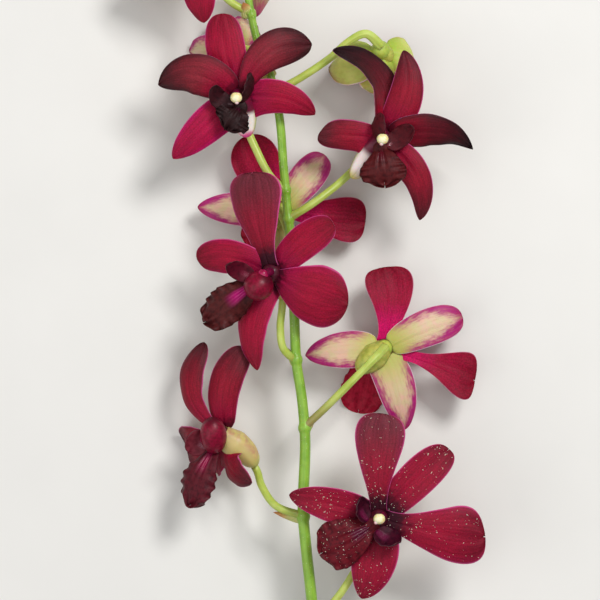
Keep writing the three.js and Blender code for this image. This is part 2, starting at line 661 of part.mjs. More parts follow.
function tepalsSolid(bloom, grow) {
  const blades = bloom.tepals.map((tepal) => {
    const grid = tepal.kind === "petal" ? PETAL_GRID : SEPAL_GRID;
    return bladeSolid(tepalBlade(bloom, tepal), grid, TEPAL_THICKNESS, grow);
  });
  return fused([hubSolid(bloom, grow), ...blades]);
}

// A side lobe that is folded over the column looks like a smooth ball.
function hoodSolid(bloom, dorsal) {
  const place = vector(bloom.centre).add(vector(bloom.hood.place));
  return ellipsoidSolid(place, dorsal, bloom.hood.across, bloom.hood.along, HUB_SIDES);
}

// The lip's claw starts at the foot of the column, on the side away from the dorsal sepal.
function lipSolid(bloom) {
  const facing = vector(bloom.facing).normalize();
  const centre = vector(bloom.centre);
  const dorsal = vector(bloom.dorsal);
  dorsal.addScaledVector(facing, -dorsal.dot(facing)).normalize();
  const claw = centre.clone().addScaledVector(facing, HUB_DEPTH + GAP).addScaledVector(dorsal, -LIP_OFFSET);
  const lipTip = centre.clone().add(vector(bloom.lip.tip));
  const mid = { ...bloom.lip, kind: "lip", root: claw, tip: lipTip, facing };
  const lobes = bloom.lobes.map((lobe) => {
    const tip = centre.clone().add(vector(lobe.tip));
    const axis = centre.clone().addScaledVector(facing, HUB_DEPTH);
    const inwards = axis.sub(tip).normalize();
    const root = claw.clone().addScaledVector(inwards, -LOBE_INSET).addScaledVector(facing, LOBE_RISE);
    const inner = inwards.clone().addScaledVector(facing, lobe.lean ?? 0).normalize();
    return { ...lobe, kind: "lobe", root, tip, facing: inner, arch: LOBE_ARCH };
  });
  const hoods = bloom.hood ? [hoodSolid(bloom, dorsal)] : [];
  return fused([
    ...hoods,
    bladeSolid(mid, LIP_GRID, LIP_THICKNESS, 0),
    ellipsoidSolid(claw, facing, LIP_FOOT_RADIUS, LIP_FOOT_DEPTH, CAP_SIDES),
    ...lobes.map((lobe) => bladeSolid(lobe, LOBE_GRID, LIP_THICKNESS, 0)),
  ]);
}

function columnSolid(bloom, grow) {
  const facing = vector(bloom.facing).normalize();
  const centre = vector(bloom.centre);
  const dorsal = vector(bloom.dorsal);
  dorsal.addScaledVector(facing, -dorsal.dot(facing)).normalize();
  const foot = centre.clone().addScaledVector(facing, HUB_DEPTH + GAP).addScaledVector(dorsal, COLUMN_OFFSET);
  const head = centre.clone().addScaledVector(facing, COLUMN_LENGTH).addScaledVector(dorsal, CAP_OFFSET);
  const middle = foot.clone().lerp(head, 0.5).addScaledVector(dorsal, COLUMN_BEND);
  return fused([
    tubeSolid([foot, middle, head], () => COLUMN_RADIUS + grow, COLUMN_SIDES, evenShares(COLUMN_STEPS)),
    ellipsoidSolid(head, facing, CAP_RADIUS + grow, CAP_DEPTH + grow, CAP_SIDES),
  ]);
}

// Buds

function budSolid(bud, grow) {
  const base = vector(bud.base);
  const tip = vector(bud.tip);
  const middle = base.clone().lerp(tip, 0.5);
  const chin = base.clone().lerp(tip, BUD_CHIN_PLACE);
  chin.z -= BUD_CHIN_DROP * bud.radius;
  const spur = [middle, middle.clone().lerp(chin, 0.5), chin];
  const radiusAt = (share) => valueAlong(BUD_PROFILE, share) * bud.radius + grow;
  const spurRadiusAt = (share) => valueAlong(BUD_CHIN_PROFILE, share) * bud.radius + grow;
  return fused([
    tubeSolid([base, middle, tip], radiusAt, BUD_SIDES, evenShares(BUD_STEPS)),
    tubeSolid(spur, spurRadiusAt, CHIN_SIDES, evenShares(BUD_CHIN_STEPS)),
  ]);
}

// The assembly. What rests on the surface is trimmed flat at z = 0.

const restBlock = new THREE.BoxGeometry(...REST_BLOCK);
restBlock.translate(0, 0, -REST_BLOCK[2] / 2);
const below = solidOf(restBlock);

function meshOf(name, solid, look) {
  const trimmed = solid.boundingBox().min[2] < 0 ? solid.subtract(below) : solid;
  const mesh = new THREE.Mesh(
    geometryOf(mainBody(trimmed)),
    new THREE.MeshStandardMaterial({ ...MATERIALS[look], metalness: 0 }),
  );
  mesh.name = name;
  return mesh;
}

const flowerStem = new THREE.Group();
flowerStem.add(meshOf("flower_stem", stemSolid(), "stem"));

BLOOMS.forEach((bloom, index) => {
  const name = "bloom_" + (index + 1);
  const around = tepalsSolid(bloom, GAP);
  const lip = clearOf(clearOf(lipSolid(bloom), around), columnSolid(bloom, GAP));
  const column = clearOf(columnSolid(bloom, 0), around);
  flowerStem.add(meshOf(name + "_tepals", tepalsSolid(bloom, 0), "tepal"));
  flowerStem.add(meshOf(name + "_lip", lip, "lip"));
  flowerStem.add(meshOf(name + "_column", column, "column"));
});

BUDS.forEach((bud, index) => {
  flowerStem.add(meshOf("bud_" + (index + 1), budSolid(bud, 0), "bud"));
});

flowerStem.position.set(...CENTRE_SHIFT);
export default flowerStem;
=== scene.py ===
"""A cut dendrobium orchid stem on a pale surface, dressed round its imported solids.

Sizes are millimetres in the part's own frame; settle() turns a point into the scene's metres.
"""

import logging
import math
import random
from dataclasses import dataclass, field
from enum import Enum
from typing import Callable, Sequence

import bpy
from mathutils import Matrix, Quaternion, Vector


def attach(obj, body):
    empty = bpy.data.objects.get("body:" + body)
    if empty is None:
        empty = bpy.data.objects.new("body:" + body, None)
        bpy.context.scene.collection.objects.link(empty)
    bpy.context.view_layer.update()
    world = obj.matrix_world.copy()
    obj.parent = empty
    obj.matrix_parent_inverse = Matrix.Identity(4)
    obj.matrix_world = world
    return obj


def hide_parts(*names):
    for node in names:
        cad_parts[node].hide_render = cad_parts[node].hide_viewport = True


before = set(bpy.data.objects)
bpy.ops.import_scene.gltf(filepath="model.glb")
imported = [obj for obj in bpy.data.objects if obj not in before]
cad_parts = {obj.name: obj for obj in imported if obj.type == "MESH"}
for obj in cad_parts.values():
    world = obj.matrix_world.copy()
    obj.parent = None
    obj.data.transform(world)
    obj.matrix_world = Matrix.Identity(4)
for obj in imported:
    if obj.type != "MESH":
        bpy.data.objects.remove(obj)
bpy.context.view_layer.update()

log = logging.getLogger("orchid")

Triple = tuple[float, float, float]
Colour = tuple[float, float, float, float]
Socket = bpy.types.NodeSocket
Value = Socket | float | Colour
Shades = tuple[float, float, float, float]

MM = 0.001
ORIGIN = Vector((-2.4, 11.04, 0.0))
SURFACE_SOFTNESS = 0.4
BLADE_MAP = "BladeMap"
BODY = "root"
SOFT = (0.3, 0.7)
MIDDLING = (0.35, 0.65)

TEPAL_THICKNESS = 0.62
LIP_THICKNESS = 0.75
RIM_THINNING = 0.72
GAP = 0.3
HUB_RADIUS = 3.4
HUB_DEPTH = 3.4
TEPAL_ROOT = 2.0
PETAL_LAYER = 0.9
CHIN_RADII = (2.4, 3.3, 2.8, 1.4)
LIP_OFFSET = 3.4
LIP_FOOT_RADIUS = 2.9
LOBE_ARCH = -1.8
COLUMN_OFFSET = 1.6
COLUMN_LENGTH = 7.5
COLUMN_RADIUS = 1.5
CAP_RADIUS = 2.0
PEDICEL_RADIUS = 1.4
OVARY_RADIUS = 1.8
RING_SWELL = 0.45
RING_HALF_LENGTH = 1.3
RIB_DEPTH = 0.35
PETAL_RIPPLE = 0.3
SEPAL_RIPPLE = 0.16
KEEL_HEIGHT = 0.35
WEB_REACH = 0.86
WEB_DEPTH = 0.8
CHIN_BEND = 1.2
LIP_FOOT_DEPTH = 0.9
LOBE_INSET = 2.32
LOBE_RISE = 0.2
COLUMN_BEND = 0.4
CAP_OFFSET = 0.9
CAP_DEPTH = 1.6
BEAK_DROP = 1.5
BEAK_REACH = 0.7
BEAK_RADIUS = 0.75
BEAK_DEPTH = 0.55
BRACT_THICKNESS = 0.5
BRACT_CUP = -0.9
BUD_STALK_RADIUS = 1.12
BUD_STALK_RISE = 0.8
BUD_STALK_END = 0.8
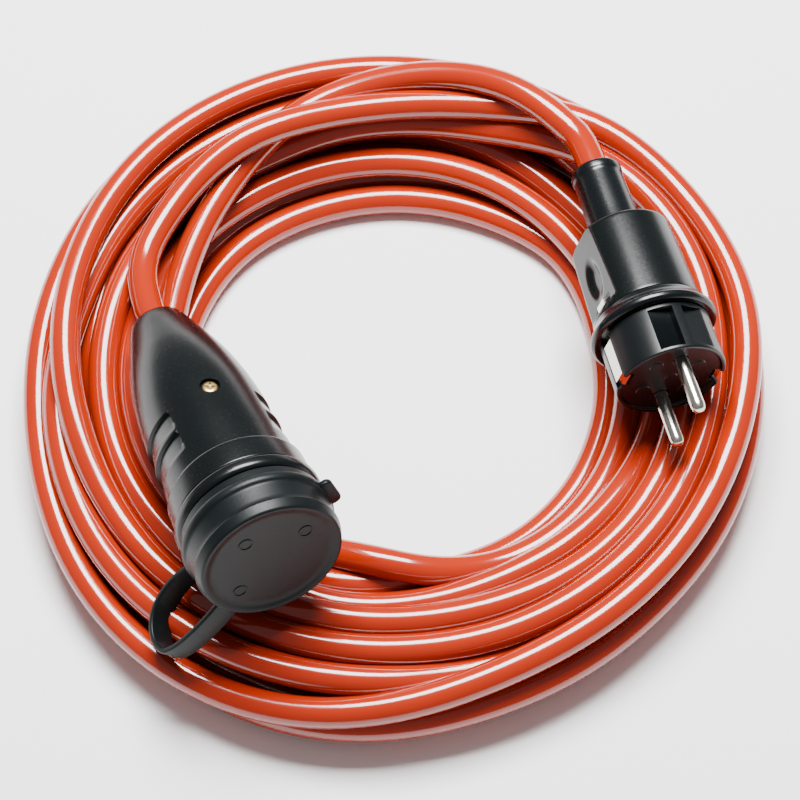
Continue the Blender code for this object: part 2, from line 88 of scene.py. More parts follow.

_WHAT THE TASK REQUIRES:_ Exactly repeat the lines from the line with "BLOOMS.forEach((bloom, index) =>" to the line with "if empty is", including both, and output nothing else.

_ANSWER BELOW:_
BLOOMS.forEach((bloom, index) => {
  const name = "bloom_" + (index + 1);
  const around = tepalsSolid(bloom, GAP);
  const lip = clearOf(clearOf(lipSolid(bloom), around), columnSolid(bloom, GAP));
  const column = clearOf(columnSolid(bloom, 0), around);
  flowerStem.add(meshOf(name + "_tepals", tepalsSolid(bloom, 0), "tepal"));
  flowerStem.add(meshOf(name + "_lip", lip, "lip"));
  flowerStem.add(meshOf(name + "_column", column, "column"));
});

BUDS.forEach((bud, index) => {
  flowerStem.add(meshOf("bud_" + (index + 1), budSolid(bud, 0), "bud"));
});

flowerStem.position.set(...CENTRE_SHIFT);
export default flowerStem;
=== scene.py ===
"""A cut dendrobium orchid stem on a pale surface, dressed round its imported solids.

Sizes are millimetres in the part's own frame; settle() turns a point into the scene's metres.
"""

import logging
import math
import random
from dataclasses import dataclass, field
from enum import Enum
from typing import Callable, Sequence

import bpy
from mathutils import Matrix, Quaternion, Vector


def attach(obj, body):
    empty = bpy.data.objects.get("body:" + body)
    if empty is None:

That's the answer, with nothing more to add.